By Gary Sliworsky
Ag rep, Emo
This is a reminder that as of Jan. 1, 2010, all cattle must be tagged with a CCIA-approved RFID tag.
When the national traceability system was first introduced in 2002, it used barcode tags due to the high cost of Radio Frequency Identification (RFID) technology to the producer.
As the cost of technology was reduced, and the cattle industry saw the impact and cost of the 2003 BSE scare, RFID tags became the necessary basis for full animal movement tracking in Canada’s livestock traceability system.
The benefits of RFID include automated tag readability through the ability to read at a distance without line of sight, increased data integrity, and future capabilities of full animal movement tracking.
In 2003, the national traceability system started the transition to RFID tagging to ensure Canada continued to be recognized as having an efficient and effective trace-back system.
RFID tags have been the only approved tags available to be issued for cattle since Sept. 1, 2006.
However, there was an allowance for a phase-out period for mature breeding stock and bulls in recognition that the already-purchased barcoded tags would be in use until the end of December, 2009.

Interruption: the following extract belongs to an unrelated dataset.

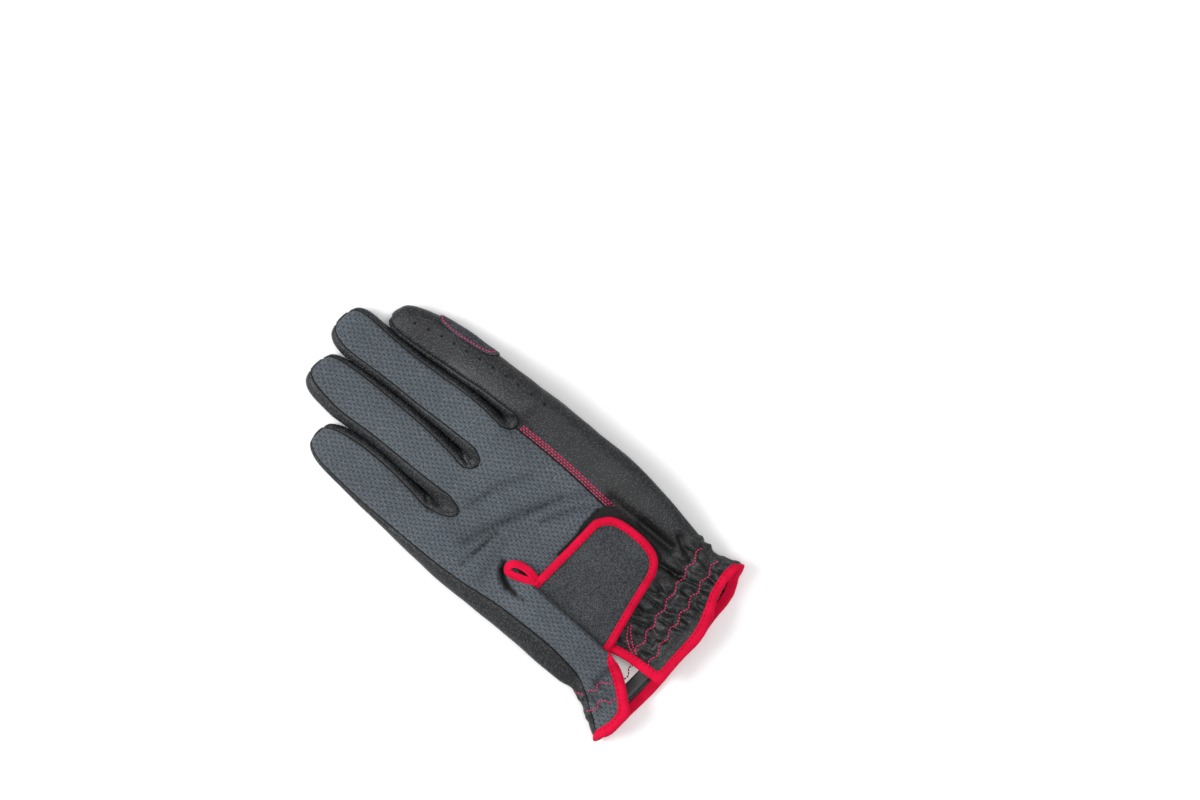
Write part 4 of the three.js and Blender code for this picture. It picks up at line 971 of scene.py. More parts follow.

The definition of “all cattle” now will include mature breeding stock and bulls that must be tagged before they leave the farm of origin, with the exception of cattle born in Alberta on or after Jan. 1, 2009, which must be tagged in accordance with the Alberta Animal Health Act.
Barcode tags already applied to an animal should be left in the animal’s ear, and an RFID tag also should be applied to that animal.
The barcode tag then must be cross-referenced with the new RFID tag in the Canadian Livestock Tracking System (CLTS).
This is required to ensure the integrity of the traceability system is maintained.
The Canadian Food Inspection Agency enforces tagging requirements.
Failure to comply with tagging requirements could result in a monetary penalty under the Administrative Monetary Penalties legislation.